To give the arena’s centerpiece the rounded look he wanted, Damer applied one, big spline wrap all the way around it to form a circle. “It wasn’t hard,” he says, “in fact it’s an easy way to go about getting something that looks challenging accomplished.” One of the things he liked most about creating the arena’s environments in Cinema 4D was finding all kinds of abstract camera angles that offer different effects. “There’s one shot, from the top view, that I really like where the stadium looks like a skateboard wheel,” he adds.
Reflections seen in the centerpiece’s skateboard and other parts of the arena were created using Greyscale Gorilla’s HDRI Studio Pack.
Damer used Greyscale Gorilla’s Texture Kit to create the centerpiece’s brick surface and created the concrete texture himself using photographs for reference. “I was able to create patterns in Illustrator and Photoshop to get some cool grids and gradients for that sports graphics feel, and then I applied the textures in Cinema,” he explains. Reflections in the arena were created using Greyscale Gorilla’s HDRI Studio Pack and can be seen most clearly in the centerpiece’s skateboard and in the monitor towards the bottom of the screen.
Damer updated video clips on the centerpiece’s console for each stop on the Street League tour without having to rerender each one.

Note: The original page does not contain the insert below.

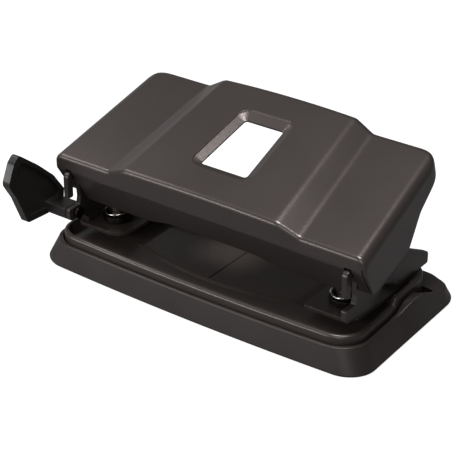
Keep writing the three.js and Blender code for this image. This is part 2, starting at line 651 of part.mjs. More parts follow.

Some elements of the opener, including the information screens on the arena’s centerpiece, had to be updated for each of the four stops on the Street League tour. Damer used external compositing tags to make updating the screens easier. Updating the video files on the larger centerpiece’s larger screens was trickier because the rounded surface made it harder to use external compositing tags. “There’s a way to do it, but I don’t know what it is,” Damer admits.
Luckily, the renders were so fast that it wasn’t an issue to update in Cinema 4D. “It’s a beautiful thing that I was able to have that entire area render so quickly,” Damer recalls. “I was blown away.”